— EXERCISE PROMPT —
Copy, character for character, the lines running from the one with "len(shape.Solids), shape.isValid(), shape.Volume))" to the one with "cad_parts[node].hide_render = cad_parts[node].hide_viewport", ends included. Leave out every other line.

:::

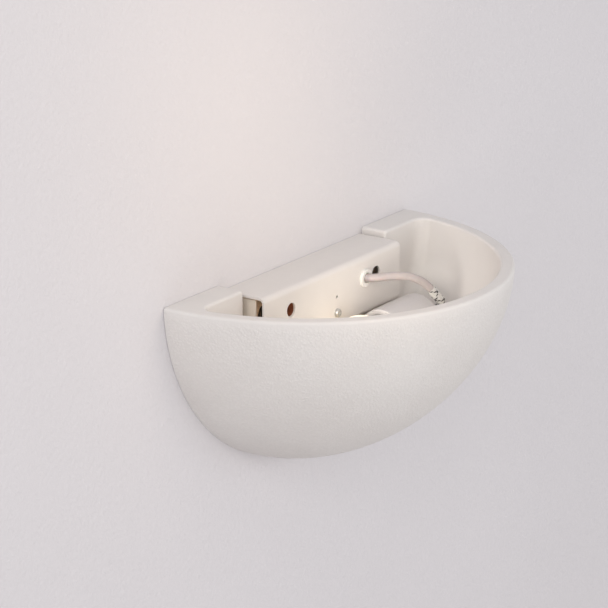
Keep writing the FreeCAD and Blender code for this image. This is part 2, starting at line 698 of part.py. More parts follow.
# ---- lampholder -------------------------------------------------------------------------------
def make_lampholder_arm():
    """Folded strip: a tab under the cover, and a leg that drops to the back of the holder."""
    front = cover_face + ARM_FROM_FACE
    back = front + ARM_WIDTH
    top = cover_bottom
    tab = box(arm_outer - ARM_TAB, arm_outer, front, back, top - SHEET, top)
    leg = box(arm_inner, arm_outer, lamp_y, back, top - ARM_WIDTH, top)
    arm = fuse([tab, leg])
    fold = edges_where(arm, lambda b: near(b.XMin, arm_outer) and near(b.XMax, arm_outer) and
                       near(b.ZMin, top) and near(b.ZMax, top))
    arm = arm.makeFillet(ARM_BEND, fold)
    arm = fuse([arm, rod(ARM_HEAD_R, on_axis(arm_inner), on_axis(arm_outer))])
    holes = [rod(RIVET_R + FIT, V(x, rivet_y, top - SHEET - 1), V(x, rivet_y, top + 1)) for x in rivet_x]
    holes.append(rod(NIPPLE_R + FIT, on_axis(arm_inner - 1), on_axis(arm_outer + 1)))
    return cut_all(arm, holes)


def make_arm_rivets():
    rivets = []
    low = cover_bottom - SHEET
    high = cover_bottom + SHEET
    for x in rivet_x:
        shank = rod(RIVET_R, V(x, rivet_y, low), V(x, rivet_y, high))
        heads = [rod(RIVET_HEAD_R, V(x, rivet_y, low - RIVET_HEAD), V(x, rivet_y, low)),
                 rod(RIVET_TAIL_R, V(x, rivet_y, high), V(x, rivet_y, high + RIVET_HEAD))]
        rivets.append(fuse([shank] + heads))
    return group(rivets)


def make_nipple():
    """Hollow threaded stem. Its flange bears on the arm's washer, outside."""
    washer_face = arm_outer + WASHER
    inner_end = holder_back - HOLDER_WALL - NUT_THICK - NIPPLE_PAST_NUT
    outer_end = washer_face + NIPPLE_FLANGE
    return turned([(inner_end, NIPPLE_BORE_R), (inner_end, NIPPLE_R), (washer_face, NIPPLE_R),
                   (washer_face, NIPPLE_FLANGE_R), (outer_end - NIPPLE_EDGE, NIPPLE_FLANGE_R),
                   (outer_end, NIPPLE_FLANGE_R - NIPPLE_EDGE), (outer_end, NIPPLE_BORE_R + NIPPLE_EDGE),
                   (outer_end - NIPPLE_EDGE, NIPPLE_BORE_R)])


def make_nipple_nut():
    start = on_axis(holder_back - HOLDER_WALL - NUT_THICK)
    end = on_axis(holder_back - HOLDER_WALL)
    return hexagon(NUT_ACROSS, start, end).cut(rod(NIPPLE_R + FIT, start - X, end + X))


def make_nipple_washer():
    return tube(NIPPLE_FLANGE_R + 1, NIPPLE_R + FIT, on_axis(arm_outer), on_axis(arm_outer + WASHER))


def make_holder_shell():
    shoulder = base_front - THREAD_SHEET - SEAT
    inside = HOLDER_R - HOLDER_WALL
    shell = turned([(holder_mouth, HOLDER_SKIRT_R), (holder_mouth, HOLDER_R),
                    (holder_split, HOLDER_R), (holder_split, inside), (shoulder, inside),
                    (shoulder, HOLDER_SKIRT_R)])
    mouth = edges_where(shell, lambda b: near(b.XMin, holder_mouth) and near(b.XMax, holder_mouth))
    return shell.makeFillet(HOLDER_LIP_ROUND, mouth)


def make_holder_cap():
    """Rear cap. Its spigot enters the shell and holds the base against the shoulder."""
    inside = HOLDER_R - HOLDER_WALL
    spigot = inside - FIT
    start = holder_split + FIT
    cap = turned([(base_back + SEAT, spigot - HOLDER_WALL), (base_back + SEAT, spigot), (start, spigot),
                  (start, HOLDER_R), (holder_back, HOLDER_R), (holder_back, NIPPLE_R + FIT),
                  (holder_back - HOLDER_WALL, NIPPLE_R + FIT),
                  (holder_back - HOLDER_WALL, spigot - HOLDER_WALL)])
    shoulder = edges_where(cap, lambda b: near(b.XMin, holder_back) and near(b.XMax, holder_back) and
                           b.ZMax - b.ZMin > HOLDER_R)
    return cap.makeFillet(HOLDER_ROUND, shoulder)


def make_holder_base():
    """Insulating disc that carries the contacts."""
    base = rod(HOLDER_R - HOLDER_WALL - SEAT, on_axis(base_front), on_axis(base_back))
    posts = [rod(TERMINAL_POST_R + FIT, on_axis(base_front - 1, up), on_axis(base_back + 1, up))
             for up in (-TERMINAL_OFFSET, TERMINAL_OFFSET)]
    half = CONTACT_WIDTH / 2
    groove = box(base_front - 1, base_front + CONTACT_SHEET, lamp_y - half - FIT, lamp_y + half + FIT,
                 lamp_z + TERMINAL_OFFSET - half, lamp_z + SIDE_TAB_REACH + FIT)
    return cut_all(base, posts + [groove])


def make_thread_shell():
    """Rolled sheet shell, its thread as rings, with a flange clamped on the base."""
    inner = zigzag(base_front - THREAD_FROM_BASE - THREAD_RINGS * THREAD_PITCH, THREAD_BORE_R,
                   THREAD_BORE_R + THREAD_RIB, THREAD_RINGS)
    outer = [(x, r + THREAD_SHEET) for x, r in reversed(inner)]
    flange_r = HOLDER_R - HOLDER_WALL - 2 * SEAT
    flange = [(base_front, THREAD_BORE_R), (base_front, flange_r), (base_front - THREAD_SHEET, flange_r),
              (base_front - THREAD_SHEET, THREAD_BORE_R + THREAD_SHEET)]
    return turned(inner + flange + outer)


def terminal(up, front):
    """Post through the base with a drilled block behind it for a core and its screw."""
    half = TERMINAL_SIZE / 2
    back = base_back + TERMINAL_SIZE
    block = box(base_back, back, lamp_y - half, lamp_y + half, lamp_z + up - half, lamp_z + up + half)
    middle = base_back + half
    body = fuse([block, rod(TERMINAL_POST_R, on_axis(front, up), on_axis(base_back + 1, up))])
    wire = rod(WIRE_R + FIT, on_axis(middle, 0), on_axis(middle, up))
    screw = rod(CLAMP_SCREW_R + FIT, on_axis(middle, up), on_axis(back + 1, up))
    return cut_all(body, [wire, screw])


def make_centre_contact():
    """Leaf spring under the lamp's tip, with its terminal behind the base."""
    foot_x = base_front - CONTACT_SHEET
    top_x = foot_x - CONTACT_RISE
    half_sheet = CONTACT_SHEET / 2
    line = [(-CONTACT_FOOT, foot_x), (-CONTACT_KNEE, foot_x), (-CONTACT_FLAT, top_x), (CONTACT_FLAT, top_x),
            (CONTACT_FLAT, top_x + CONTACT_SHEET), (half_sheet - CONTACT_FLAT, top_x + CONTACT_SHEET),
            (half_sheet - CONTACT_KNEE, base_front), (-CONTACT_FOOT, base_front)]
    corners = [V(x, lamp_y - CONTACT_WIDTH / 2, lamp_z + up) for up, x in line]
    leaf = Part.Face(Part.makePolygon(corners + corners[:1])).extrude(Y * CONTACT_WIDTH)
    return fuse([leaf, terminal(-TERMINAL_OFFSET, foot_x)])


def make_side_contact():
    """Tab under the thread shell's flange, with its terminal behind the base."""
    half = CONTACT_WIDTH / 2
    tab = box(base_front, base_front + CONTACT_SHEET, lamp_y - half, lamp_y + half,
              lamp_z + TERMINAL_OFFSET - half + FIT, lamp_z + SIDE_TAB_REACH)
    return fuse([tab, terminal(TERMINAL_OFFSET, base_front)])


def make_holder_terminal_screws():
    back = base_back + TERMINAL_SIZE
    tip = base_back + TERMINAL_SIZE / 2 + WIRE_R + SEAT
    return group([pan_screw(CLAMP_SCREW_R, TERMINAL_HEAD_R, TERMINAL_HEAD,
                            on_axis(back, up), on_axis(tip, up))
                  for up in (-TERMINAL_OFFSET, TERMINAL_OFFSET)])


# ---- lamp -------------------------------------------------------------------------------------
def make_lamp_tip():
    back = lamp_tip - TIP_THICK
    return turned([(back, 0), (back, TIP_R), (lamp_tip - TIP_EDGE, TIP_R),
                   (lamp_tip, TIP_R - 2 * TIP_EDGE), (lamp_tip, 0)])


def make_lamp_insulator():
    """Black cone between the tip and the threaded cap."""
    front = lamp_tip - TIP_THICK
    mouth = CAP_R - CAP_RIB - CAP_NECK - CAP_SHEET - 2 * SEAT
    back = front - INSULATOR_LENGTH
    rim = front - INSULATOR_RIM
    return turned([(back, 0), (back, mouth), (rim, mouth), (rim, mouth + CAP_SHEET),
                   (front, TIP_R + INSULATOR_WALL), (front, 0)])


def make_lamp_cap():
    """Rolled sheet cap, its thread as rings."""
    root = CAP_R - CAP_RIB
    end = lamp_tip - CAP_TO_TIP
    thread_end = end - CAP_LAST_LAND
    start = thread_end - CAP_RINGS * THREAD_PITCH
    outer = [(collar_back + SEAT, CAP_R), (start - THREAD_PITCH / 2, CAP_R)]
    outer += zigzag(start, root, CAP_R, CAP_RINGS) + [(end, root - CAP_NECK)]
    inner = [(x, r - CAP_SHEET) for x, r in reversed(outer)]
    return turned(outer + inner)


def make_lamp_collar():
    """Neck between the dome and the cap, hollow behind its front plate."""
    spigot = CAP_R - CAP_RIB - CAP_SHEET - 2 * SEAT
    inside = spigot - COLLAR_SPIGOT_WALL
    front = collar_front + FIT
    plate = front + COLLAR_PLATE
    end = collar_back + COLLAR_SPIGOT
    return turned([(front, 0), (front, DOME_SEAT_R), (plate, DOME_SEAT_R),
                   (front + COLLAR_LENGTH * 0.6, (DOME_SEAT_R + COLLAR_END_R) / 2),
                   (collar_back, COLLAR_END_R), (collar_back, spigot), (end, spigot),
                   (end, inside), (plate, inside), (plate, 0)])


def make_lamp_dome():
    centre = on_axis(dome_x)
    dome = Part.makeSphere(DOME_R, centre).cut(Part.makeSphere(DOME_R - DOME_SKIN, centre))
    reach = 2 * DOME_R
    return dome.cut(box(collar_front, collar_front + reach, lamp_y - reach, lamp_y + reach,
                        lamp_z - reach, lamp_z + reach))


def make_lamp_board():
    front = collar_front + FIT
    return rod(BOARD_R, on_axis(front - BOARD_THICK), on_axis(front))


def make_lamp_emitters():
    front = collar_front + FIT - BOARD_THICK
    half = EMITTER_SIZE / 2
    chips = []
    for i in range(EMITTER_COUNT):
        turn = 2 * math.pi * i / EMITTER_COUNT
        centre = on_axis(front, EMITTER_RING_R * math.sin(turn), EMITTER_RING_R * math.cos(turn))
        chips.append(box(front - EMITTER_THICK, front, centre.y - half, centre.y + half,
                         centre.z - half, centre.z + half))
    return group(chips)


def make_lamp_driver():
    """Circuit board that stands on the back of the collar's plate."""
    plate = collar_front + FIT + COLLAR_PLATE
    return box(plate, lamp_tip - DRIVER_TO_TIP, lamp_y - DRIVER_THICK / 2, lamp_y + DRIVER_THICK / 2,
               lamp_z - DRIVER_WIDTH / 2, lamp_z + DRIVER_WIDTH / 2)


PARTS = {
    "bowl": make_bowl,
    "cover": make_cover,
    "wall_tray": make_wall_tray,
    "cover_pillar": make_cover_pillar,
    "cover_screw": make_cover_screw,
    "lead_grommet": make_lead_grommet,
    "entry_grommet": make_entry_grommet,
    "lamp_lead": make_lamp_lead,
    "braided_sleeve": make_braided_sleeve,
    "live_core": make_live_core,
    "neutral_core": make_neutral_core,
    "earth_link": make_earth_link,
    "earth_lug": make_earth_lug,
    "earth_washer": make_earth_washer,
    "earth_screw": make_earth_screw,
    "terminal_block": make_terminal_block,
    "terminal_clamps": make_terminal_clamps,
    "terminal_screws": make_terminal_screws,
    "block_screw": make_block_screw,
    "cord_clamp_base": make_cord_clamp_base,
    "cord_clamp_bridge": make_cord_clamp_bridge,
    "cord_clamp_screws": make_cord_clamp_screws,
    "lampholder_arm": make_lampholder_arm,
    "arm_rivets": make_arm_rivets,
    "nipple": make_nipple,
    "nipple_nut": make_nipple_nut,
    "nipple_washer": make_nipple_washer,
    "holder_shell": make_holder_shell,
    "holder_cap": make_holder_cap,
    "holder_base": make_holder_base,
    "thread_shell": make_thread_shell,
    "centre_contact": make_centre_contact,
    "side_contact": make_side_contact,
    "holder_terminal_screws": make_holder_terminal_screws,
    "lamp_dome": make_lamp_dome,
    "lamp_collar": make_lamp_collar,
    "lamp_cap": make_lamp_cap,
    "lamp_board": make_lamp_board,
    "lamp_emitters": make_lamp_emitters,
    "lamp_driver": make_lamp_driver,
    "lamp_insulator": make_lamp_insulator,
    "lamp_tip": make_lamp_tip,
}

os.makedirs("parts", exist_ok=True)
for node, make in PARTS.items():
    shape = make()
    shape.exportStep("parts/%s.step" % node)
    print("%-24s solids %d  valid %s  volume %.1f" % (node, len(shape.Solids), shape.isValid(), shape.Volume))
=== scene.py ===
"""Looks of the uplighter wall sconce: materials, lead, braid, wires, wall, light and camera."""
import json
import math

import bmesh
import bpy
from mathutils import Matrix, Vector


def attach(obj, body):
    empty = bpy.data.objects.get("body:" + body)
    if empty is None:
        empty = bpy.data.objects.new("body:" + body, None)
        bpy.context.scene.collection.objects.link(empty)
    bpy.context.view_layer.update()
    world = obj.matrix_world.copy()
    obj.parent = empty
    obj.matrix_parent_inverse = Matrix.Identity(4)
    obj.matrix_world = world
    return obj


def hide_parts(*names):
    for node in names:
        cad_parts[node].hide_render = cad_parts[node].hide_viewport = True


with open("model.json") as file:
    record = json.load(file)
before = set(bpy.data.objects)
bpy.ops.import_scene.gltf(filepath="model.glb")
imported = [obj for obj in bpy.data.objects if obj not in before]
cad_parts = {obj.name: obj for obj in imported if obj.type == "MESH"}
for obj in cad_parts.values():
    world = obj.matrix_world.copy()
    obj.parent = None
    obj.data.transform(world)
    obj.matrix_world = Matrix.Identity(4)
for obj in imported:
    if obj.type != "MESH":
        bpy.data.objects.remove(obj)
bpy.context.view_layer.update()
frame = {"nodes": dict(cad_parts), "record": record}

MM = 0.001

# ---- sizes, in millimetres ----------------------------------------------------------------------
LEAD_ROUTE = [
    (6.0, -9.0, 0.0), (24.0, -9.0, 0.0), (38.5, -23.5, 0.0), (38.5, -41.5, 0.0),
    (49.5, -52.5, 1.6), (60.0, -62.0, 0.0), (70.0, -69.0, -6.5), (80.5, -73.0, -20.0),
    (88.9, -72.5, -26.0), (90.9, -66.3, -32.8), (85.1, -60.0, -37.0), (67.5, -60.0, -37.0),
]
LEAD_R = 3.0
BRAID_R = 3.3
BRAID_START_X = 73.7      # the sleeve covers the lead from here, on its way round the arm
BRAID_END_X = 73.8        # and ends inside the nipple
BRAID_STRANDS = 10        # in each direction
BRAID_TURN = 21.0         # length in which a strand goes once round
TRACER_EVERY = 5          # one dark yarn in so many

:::

— ANSWER TO THIS PROBLEM —
    print("%-24s solids %d  valid %s  volume %.1f" % (node, len(shape.Solids), shape.isValid(), shape.Volume))
=== scene.py ===
"""Looks of the uplighter wall sconce: materials, lead, braid, wires, wall, light and camera."""
import json
import math

import bmesh
import bpy
from mathutils import Matrix, Vector


def attach(obj, body):
    empty = bpy.data.objects.get("body:" + body)
    if empty is None:
        empty = bpy.data.objects.new("body:" + body, None)
        bpy.context.scene.collection.objects.link(empty)
    bpy.context.view_layer.update()
    world = obj.matrix_world.copy()
    obj.parent = empty
    obj.matrix_parent_inverse = Matrix.Identity(4)
    obj.matrix_world = world
    return obj


def hide_parts(*names):
    for node in names:
        cad_parts[node].hide_render = cad_parts[node].hide_viewport = True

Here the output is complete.